▶ _Data to use_:
----------------

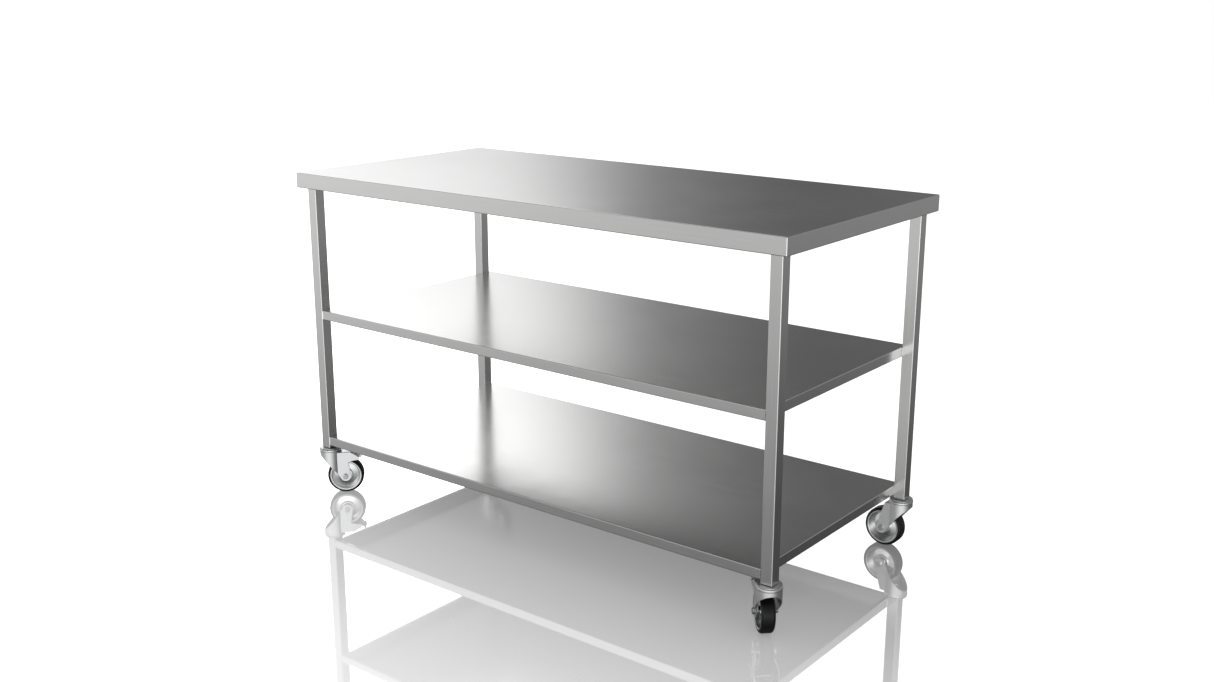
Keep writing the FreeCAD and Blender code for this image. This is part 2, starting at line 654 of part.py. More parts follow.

----------------

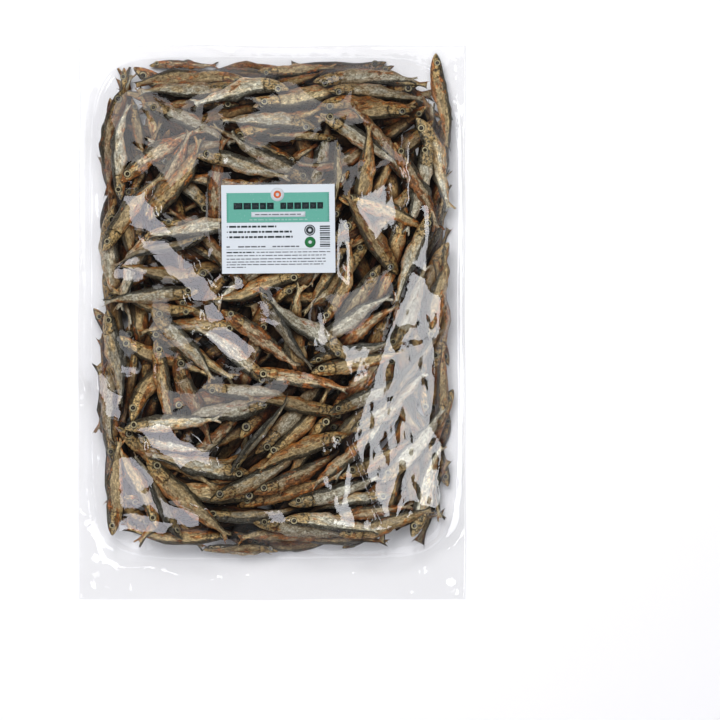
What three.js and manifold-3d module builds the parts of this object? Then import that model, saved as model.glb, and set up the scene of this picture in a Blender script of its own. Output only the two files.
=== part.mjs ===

----------------

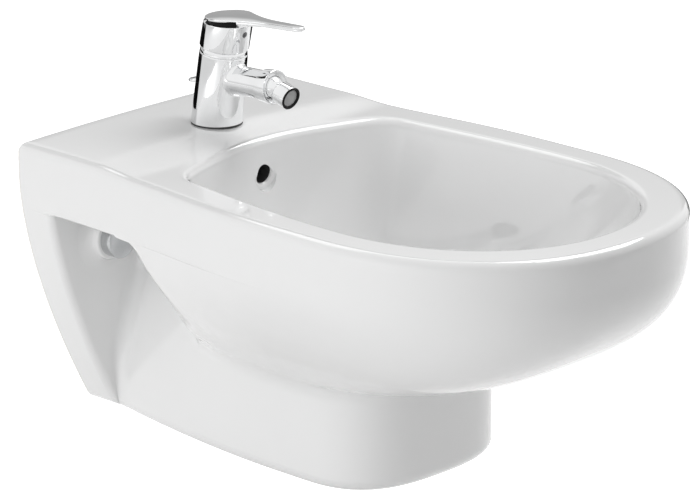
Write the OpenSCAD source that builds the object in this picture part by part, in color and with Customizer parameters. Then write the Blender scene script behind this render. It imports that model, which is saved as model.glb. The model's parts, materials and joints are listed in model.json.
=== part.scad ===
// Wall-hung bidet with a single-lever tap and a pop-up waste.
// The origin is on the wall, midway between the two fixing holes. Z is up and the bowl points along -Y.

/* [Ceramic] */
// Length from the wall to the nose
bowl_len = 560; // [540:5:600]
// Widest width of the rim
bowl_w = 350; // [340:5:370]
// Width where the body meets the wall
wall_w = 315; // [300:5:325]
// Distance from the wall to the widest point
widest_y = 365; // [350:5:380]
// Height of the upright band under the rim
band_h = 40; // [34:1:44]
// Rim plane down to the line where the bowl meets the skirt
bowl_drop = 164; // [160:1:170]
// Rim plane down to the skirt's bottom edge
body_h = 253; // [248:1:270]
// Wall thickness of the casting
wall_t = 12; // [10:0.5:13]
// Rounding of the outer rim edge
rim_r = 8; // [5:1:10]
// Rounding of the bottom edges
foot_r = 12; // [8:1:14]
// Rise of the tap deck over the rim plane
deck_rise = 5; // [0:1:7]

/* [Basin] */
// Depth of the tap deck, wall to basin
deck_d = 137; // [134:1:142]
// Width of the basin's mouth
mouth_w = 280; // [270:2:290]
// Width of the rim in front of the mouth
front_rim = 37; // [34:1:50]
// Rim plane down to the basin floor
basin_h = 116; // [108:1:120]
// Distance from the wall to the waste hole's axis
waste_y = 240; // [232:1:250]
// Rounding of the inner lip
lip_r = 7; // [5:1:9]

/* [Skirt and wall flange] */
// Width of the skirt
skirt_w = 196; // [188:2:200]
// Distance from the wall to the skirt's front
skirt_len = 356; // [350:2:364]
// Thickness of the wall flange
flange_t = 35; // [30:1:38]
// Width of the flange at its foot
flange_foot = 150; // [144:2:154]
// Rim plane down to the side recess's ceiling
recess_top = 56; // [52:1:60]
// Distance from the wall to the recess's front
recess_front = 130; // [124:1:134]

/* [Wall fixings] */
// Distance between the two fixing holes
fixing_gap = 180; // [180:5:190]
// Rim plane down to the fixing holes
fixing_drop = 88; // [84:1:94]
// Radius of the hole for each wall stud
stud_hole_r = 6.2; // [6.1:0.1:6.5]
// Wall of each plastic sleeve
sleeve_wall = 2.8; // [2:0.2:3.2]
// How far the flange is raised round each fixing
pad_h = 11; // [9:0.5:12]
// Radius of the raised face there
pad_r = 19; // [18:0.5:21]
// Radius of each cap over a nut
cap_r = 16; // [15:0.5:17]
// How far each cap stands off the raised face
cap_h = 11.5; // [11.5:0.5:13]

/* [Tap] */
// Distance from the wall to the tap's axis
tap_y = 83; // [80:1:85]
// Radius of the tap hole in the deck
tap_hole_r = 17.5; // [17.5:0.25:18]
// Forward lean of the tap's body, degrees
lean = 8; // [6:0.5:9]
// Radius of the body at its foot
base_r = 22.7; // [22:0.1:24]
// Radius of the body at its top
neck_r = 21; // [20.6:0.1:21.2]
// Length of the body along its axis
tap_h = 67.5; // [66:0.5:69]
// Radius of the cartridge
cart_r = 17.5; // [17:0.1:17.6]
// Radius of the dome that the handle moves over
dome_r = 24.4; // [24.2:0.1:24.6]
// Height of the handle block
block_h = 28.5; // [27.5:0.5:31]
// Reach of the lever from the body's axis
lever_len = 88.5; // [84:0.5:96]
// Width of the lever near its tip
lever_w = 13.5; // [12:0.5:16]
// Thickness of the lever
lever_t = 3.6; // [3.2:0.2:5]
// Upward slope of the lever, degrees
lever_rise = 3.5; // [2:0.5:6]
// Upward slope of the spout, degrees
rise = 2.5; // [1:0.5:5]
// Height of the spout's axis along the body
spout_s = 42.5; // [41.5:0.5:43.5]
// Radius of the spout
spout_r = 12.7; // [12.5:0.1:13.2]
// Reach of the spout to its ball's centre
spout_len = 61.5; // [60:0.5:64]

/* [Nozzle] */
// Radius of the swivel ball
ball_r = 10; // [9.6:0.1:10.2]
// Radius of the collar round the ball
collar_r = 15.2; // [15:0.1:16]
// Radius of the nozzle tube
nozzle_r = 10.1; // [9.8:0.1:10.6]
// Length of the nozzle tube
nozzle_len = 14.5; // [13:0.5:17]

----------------

▶ _What the exercise asks_: Find and count the lines of the data that include the string "scene", and report that figure by itself.

▶ _Exercise response_: 2